Activity 11: My nutrition flip book- As you teach about the different food groups, students can follow along by writing what they learn in their own personal nutrition flip book. There is one page for each food group.
Activity 12: Exercise every day- Remember when students took the nutrition mission challenge? Now, they will take an exercise every day challenge! Students learn that recommended amount of daily exercise is 60 minutes per day.
Activity 13: Eat the colors of the rainbow- Students learn what “eating a rainbow every day” means. In this lesson, students work together to cut out pictures of foods that represent different colors of the rainbow. Lesson includes a note to go home, a student flip book, and a bookmark printable.
Activity 14: Harmful Effects of Sugar Article- Students read the article independently, as a whole group, or with partners and fill out the “3,2,1” graphic organizer to reflect on what they learned. Display the colorful “sugar shock” poster and “warning” and an introduction to reading the article. Resources include a color photograph to display, a one page article about sugar, and two graphic organizers to choose from.
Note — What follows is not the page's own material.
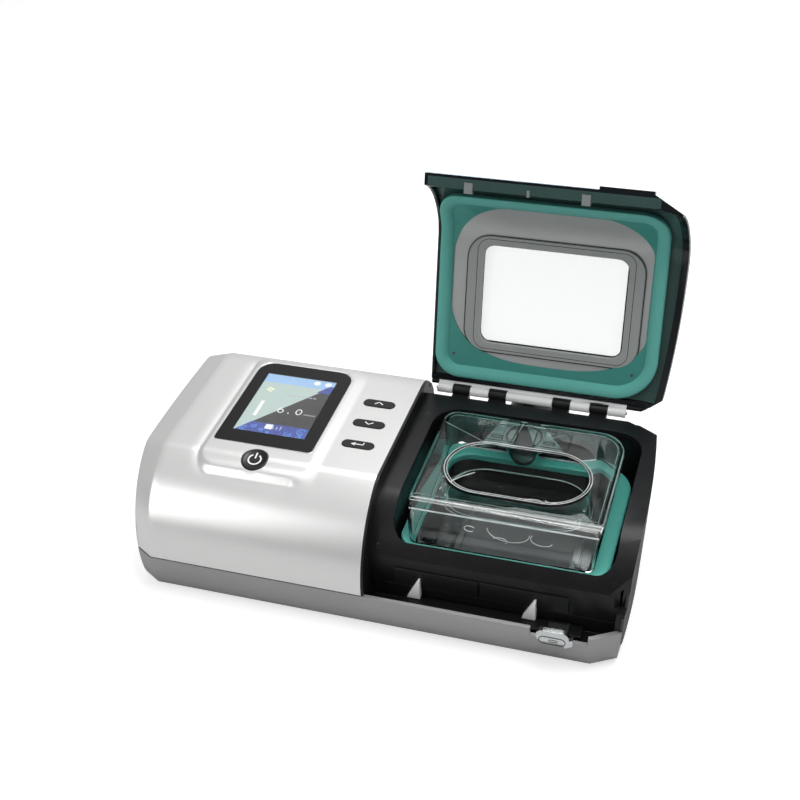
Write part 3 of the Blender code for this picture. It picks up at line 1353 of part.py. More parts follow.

Activity 15: True and False Interactive Sort- There are 16 cards that have a sentence about sugar. One at a time, a student reads the card and the class determines if the statement is a true or false by holding up their sign. Students have a discussion about the statement and place in under the correct category. After this part of the lesson is complete, students will independently read, cut, and sort the sentences into “true” and “false” statements. Resources include directions, 16 statements about sugar, one blank template to write your own, an answer key, and a “sugar shock” color poster to print if you choose to display for a bulletin board.
Activity 16: Sugar Sleuths- As a follow up to the whole group true and false interactive sort, students turn into sugar sleuths and independently (or with a partner) read, cut out, and sort all sentences into their own book.
Activity 17: High Sugar/Low Sugar Food Sort– There are 36 photographs of real food that students must identify as “high sugar” or “low sugar.” Students sort the foods into the correct category. This can be done as a whole group or as a center. Resources include a color informational poster about high sugar foods, 36 real photographs in color of common foods, and “high sugar/low sugar” cards to print.
Activity 18: Sugar Shock Experiment- Your students may just go into shock after this experiment! Students use real sugar to measure out the amount of sugar in their favorite snack. Students compare the amount of sugar in their food to the other snacks students tested.
Activity 19: Letter Writing Reflection– Students will reflect on what they learned throughout this unit by writing a letter about sugar. However, this will be done with a creative twist! Students will write about the topic from the first person point of view, which means that they are writing from the perspective of sugar! Included for this activity is directions for the students, 2 letter templates, an example of a finished letter, and a colorful poster “Dear Humans, Love Sugar” poster to display as a bulletin board.
Activity 20: No Sugar Challenge- What better way to end the unit than with a fun challenge? Students can choose to participate in a “no sugar” or “low sugar” challenge for 10 days.. Resources include a note home listing a challenge for each day, a poster to display with facts from the American Heart Association about added sugars, and a participation award in color and also black and white.